Only a very few of the extended Mendelssohn family or their descendants retained their Jewish faith or chose to acknowledge their Jewish ancestry, and Arnold wasn’t one of them. His biography tells us that he studied law and was a practicing lawyer before giving up his barrister’s wig to study music. The 1880s find him moving around a good deal from post to post as church organist, university professor, and conservatory teacher, first in Bonn, next in Bielefeld, then in Cologne, and finally in Darmstadt, where he became church music director. There he remained for a number of years, until he took up a teaching post in 1912 at the conservatory in Frankfurt, where one of his students was Hindemith. Mendelssohn’s worklist includes three operas and a handful of chamber works. But to the extent that he’s remembered at all, it’s for his numerous sacred choral works, for it is said that they revived the tradition of Evangelical Church music.
Again, I haven’t heard the disc of Mendelssohn’s choral works reviewed by Fogel, but Henry describes Mendelssohn as “an extremely conservative composer for his time, particularly in his religious music.” Henry also cites comments made by the composer in the 1930s, shortly before he died,expressing uncensored views of white supremacy, code at the time for Aryan racial purity, which is particularly disturbing in light of the rising tide of anti-Semitism and of Mendelssohn’s own Jewish heritage. It’s ironic, or perhaps poetic justice that despite his Protestant proclamations, all it took was one whiff of the Mendelssohn family name for his works to be banned by the Nazis after his death.

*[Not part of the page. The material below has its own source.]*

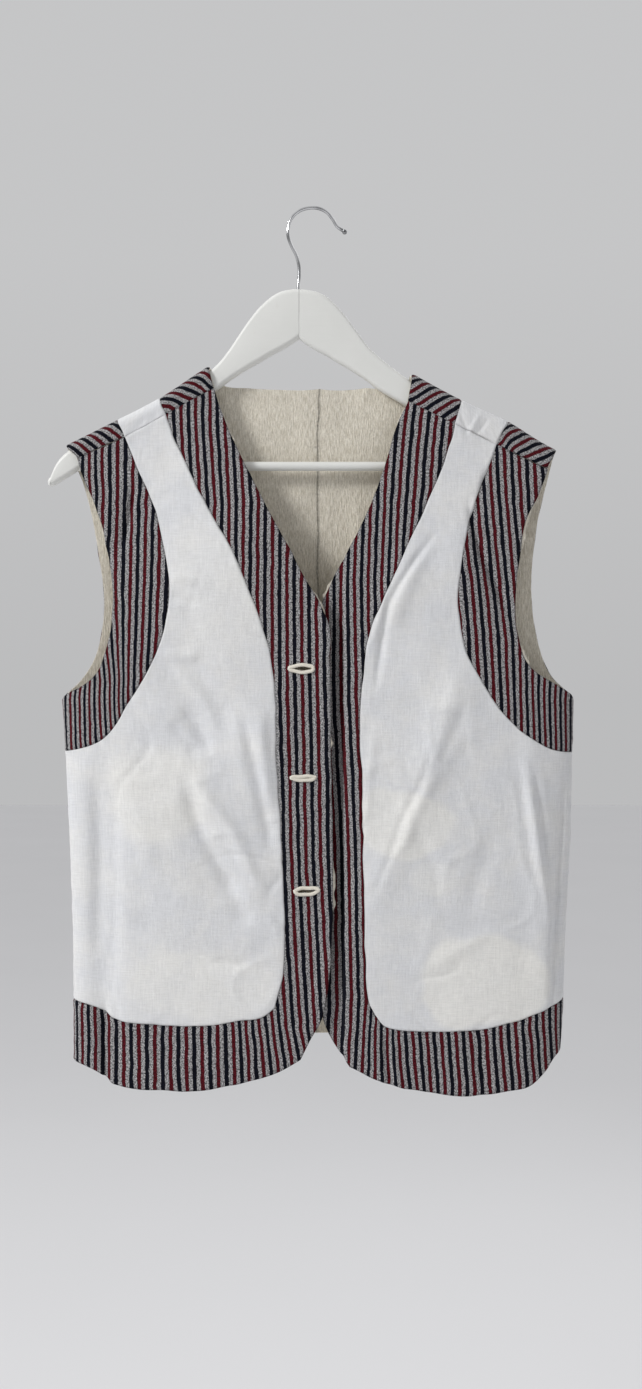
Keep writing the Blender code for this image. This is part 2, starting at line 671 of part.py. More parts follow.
def buttonholes():
    """Corded rings round slits. A ring's cord follows two half circles joined by straight runs."""
    end_radius = (HOLE_HEIGHT - CORD_WIDTH) / 2
    straight = (HOLE_LENGTH - CORD_WIDTH) / 2 - end_radius
    turn = np.linspace(0, 2 * math.pi, HOLE_STEPS, endpoint=False) + math.pi / HOLE_STEPS
    ring = np.stack([np.cos(turn), np.sin(turn)], axis=1)
    line = ring * end_radius + np.stack([np.sign(ring[:, 0]) * straight, 0 * turn], axis=1)
    round_cord = np.linspace(0, 2 * math.pi, CORD_SIDES, endpoint=False)
    band = bpy.data.objects["front_right_band"]
    for hole in BUTTONHOLES:
        tilt = math.radians(hole.tilt)
        turned = np.array([[math.cos(tilt), math.sin(tilt)], [-math.sin(tilt), math.cos(tilt)]])
        path, aside = line @ turned, ring @ turned
        flat = flat_of(path + [hole.x, hole.z])
        centre = place(FRONT, flat)
        out = outward(FRONT, flat)
        point, across, up, _ = front_spot(hole.x, hole.z, False)
        sideways = aside[:, :1] * across + aside[:, 1:] * up
        swing = np.cos(round_cord)[None, :, None] * sideways[:, None] * CORD_WIDTH / 2
        lift = (np.sin(round_cord)[None, :, None] + 1) * out[:, None] * CORD_THICK / 2
        points = centre[:, None] + swing + lift + out[:, None] * GAP
        index = np.arange(HOLE_STEPS * CORD_SIDES).reshape(HOLE_STEPS, CORD_SIDES)
        after, beside = np.roll(index, -1, axis=0), np.roll(index, -1, axis=1)
        faces = np.stack([index, beside, np.roll(after, -1, axis=1), after], axis=-1).reshape(-1, 4)
        solid(f"buttonhole_{hole.name}", points.reshape(-1, 3), faces.tolist(), CREAM_CORD)
        bpy.ops.mesh.primitive_cube_add(size=1, location=point * MM, rotation=(0, -tilt, 0))
        slit = finished(bpy.context.object, f"slit_{hole.name}", STRIPED_COTTON, "cutters")
        slit.scale = (SLIT_LENGTH * MM, SLIT_DEPTH * MM, SLIT_HEIGHT * MM)
        cut(band, slit)


def buttons():
    for hole in BUTTONHOLES:
        point, _, _, out = front_spot(BUTTON_X, hole.z, True)
        centre = point + out * (BUTTON_LIFT + BUTTON_THICK / 2)
        turned = (math.atan2(-out[1], out[2]), 0, 0)
        button = rod(f"button_{hole.name}", centre, BUTTON_RADIUS, BUTTON_THICK, turned, BUTTON_PLASTIC)
        edge = button.modifiers.new("soft_edge", "BEVEL")
        edge.width = BUTTON_EDGE * MM
        edge.segments = 1


# The hanger


def arm_ring(x, top, under):
    """A hanger arm's upright section: a rectangle with round corners, seen along X."""
    half, tall = HANGER_THICK / 2, (top - under) / 2
    radius = min(HANGER_ROUNDING, tall * 0.95)
    turn = np.radians(np.concatenate([np.linspace(0, 90, 4) + quarter for quarter in (0, 90, 180, 270)]))
    y = np.cos(turn) * radius + np.repeat([1, -1, -1, 1], 4) * (half - radius)
    z = np.sin(turn) * radius + np.repeat([1, 1, -1, -1], 4) * (tall - radius) + (top + under) / 2
    return np.stack([np.full(16, x), y, z], axis=1)


def hanger_arm(name, sign, reach, top_column):
    """Half the hanger: a loft through the arm's sections, out from the middle."""
    rings = []
    for row in ARM_SECTIONS:
        x = HANGER_X + sign * max(row.out * reach, HANGER_SEAM)
        rings.append(arm_ring(x, getattr(row, top_column), row.under))
    count, around = len(rings), 16
    index = np.arange(count * around).reshape(count, around)
    following = np.roll(index, -1, axis=1)
    sides = np.stack([index[:-1], index[1:], following[1:], following[:-1]], axis=-1)
    faces = sides.reshape(-1, 4).tolist() + [index[0].tolist(), index[-1][::-1].tolist()]
    if sign > 0:
        faces = [face[::-1] for face in faces]
    return solid(name, np.vstack(rings), faces, PAINTED_WOOD)


def hanger():
    arms = [
        hanger_arm("hanger_right_half", -1, RIGHT_ARM_REACH, "top_right"),
        hanger_arm("hanger_left_half", 1, LEFT_ARM_REACH, "top_left"),
    ]
    crosswise = (0, math.pi / 2, 0)
    bar_length = BAR_OUT * (1 + LEFT_ARM_REACH)
    bar_centre = (HANGER_X - BAR_OUT * (1 - LEFT_ARM_REACH) / 2, 0, BAR_Z)
    rod("trouser_bar", bar_centre, BAR_RADIUS, bar_length, crosswise, PAINTED_WOOD)
    socket_size = (BAR_RADIUS + BAR_SOCKET, bar_length + 2 * BAR_SOCKET)
    socket = rod("bar_socket", bar_centre, *socket_size, crosswise, PAINTED_WOOD, "cutters")
    bore_foot = HOOK_LINE[0][1] - GAP
    bore_length = ARM_SECTIONS[0].top_right - bore_foot + HANGER_ROUNDING
    bore_centre = (HOOK_LINE[0][0], 0, bore_foot + bore_length / 2)
    bore_size = (WIRE_RADIUS + GAP, bore_length)
    bore = rod("hook_bore", bore_centre, *bore_size, (0, 0, 0), PAINTED_WOOD, "cutters", 16)
    for arm in arms:
        cut(arm, socket)
        cut(arm, bore)


def hook():
    """The bent wire with a round tip, from the wood up and round."""
    line = dense(HOOK_LINE, 2)
    curve = bpy.data.curves.new("hook", "CURVE")
    curve.dimensions = "3D"
    curve.bevel_depth = WIRE_RADIUS * MM
    curve.bevel_resolution = 2
    curve.use_fill_caps = True
    spline = curve.splines.new("POLY")
    spline.points.add(len(line) - 1)
    for point, (x, z) in zip(spline.points, line):
        point.co = (x * MM, 0, z * MM, 1)
    wire = bpy.data.objects.new("hook_wire", curve)
    bpy.data.collections["vest_on_hanger"].objects.link(wire)
    bpy.context.view_layer.update()
    mesh = bpy.data.meshes.new_from_object(wire.evaluated_get(bpy.context.evaluated_depsgraph_get()))
    bpy.data.objects.remove(wire)
    made = bpy.data.objects.new("hook", mesh)
    mesh.materials.clear()
    mesh.materials.append(material("hook", CHROME))
    bpy.data.collections["vest_on_hanger"].objects.link(made)
    weld = made.modifiers.new("close_ends", "WELD")
    weld.merge_threshold = 0.00001
    tip = HOOK_LINE[-1]
    bpy.ops.mesh.primitive_uv_sphere_add(
        segments=12, ring_count=8, radius=WIRE_TIP_RADIUS * MM, location=(tip[0] * MM, 0, tip[1] * MM)
    )
    ball = finished(bpy.context.object, "hook_tip", CHROME, "cutters")
    ball.hide_render = True
    ball.display_type = "WIRE"
    join = made.modifiers.new("round_tip", "BOOLEAN")
    join.operation = "UNION"
    join.object = ball


def build():
    for old in list(bpy.data.objects):
        bpy.data.objects.remove(old)
    for name in ("vest_on_hanger", "cutters"):
        bpy.context.scene.collection.children.link(bpy.data.collections.new(name))
    hanger()
    hook()
    vest()
    buttonholes()
    buttons()


build()
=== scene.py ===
"""The looks of a folk vest that hangs on a white wooden clothes hanger.

Every cloth piece is cut flat and laid on the same form as its solid, from the same sizes, on a finer
grid. It then gets the cloth's creases, its edges round down into the seams, and the seams pucker. Sizes
are in millimetres until a mesh is made, which is in metres. The origin is the inner top of the hook, +Z
is up, the fronts face -Y, and +X is the wearer's left.

A flat point is (u, p): u is measured along the cloth from the middle of the body towards the side seam,
and p is the height, carried on over the crest.
"""

import math
from collections import namedtuple

import bmesh
import bpy
import numpy as np
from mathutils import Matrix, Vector


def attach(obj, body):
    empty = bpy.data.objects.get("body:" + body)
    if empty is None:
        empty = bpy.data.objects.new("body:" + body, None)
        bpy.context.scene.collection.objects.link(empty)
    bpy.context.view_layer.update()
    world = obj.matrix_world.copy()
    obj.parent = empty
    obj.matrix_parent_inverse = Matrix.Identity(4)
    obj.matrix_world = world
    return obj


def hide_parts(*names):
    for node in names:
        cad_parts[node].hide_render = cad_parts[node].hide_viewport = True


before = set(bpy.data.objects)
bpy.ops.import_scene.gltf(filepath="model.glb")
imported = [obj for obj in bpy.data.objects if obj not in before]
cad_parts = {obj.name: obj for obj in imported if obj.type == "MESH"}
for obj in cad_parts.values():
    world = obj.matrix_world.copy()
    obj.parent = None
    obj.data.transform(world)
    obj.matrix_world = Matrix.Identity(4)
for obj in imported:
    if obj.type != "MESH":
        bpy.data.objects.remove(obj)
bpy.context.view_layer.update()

MM = 0.001
FRONT, BACK = -1, 1
SHARP_FROM = 50.0  # degrees between faces, from which their shared edge isn't shaded smooth

# Cloth and layers
CLOTH_WALL = 1.2
LINING_WALL = 1.0
GAP = 0.3
CREST_RADIUS = 11.5  # of the fold over the hanger
CREST_EXTRA = (math.pi / 2 - 1) * CREST_RADIUS  # arc length that the fold adds to its height
SETTLE = 200.0  # distance below the crest over which the cloth leaves the hanger for the body's depth
CREST_HELD = 40.0  # distance below the crest over which the hanger stops holding the cloth smooth
CREST_CREASED = 0.25  # share of the creases' height that is left on the crest
ROUNDNESS = 2.6  # exponent of the body's oval section
FLAT_OVAL = (230.0, 34.0)  # half sizes of the section that u is measured along
OVAL_STEPS = 600
SIDE = 400.0  # any x past the side means the side seam
SLOPE_STEP = 0.6  # each way along the cloth, to find which way it faces

# The body's sections, from the shoulders to the hem
Section = namedtuple("Section", "height centre half_width front_depth back_depth")
SECTIONS = (
    Section(-140, 6.5, 234, 22, 15),
    Section(-250, 6.5, 234, 26, 18),
    Section(-450, 6.5, 234, 32, 21),
    Section(-498, 7.4, 232, 33, 22),
    Section(-583, 8.4, 229, 34, 23),
    Section(-658, 7.5, 225.5, 34, 24),
    Section(-728, 6.9, 224, 34, 25),
    Section(-806, 4.6, 221.5, 34, 26),
)

# The crest of both shoulders, carried smoothly over the open neck: x, height
CREST = (
    (-224, -216.5), (-177, -193), (-137.5, -172.5), (-93.5, -144), (-60, -129), (0, -121), (60, -133),
    (92, -150.5), (137.5, -175), (180, -194.5), (210, -213), (225, -221),
)

# Large folds, as in the solids: less than 0 is a trough
Fold = namedtuple("Fold", "side x0 z0 x1 z1 width out")
FOLD_PAST, FOLD_FADE = 0.15, 0.4  # it goes this far past each end, and fades over this share of itself
FOLDS = (
    Fold(FRONT, -130, -410, -72, -486, 22, -3.5),
    Fold(FRONT, -115, -548, -77, -624, 20, -4),
    Fold(FRONT, -61, -456, -39, -555, 15, 3),
    Fold(FRONT, -188, -500, -186, -800, 13, -6),
    Fold(FRONT, -163, -258, -171, -314, 11, -3),
    Fold(FRONT, 96, -312, 66, -385, 13, 3.5),
    Fold(FRONT, 140, -420, 98, -522, 16, 3),
    Fold(FRONT, 123, -482, 55, -634, 15, 3.5),
    Fold(FRONT, 199, -480, 216, -740, 13, 5),
    Fold(FRONT, 145, -287, 181, -378, 12, -3),
    Fold(BACK, -70, -270, -40, -520, 24, -4.5),
    Fold(BACK, 84, -300, 58, -570, 26, -4.5),
    Fold(BACK, -150, -430, -95, -610, 20, 3.5),
    Fold(BACK, 165, -455, 118, -650, 20, -4),
    Fold(BACK, 0, -570, 18, -770, 26, 4),
)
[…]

Mendelssohn must have been not only quite prolific (based on the opus numbers in the header), but he must also have worked with considerable speed, for the two string quartets on this disc, separated by 16 opus numbers, were composed within a period of two years, between 1916 and 1918. Note author Matthias Corvin hears in the music the expressive late romanticism and mature chromaticism of Max Reger and Hugo Wolf. For the most part, I wouldn’t disagree, but there are flashes in the passages of running 16th notes and in some of the melodic turns of phrase which suggest to me that Mendelssohn must have known the string quartets of his famous namesake. There’s a moment near the end of the first movement of the D-Major Quartet starting at 9:29, for example, that sounds a lot like the concluding bars to the first movement of Felix Mendelssohn’s E?-Major Quartet, op. 12.
It’s this mix of chromatic harmony and flashbacks to the earlier string quartet styles of Beethoven, F. Mendelssohn, and Schumann that tends to be a bit disorienting. Arnold’s chromaticism is more of a surface feature than it is intrinsic to the music’s fabric, as it is in the works of the above-mentioned Reger and Wolf. But the constant juggling of styles—one moment sounding like something that came from the pen of Schumann and the next sounding like something out of Zemlinsky’s 1896 A-Major String Quartet, op. 4—leaves one with the feeling that Mendelssohn was caught in some sort of time warp in which he was buffeted back and forth between one century and another. None of this is to suggest that either of these quartets doesn’t offer up some very attractive music and moments here and there of arresting beauty. Curiously, the second and slightly later of the two scores seems to reach ever further back to the quartet style of Haydn, with, of course, some unusual melodic and harmonic twists peppering the peppy plainsong.
The Reinhold Quartet, chaired by members of the Leipzig Gewandhaus Orchestra, was founded in 1996, but apparently the ensemble has not spent much time in the recording studio, for only two prior releases are noted, a 2002 Querstand CD of Haydn, Bruckner, and Dvo?ák quartets, and a more recent Genuin CD titled “The British Book,” containing works by Elgar, Peter Maxwell Davies, and Judith Weir. Neither, as far as I can tell, has been reviewed in
. It’s a shame, really, that we haven’t heard more from the Reinhold Quartet because based on these Mendelssohn quartet performances the ensemble is truly excellent, exhibiting none of the somewhat soft-centered tone I’ve noted before in the playing of the Gewandhaus String Quartet, a different ensemble which nonetheless takes its name from the same venerable orchestra of which the Reinhold Quartet players are members.
I wouldn’t necessarily say that CPO has struck gold once again, this time with Arnold Mendelssohn, but based on the opus numbers of these two quartets, should the company decide to keep mining this particular vein, it would appear that there’s a lot more to be unearthed. A recording of the composer’s Violin Concerto would be welcome. Mendelssohn’s quartets are definitely worth hearing, and in performances as fine as these, the disc can definitely be recommended to chamber music mavens curious to explore the outer fringes of the early 20th-century repertoire.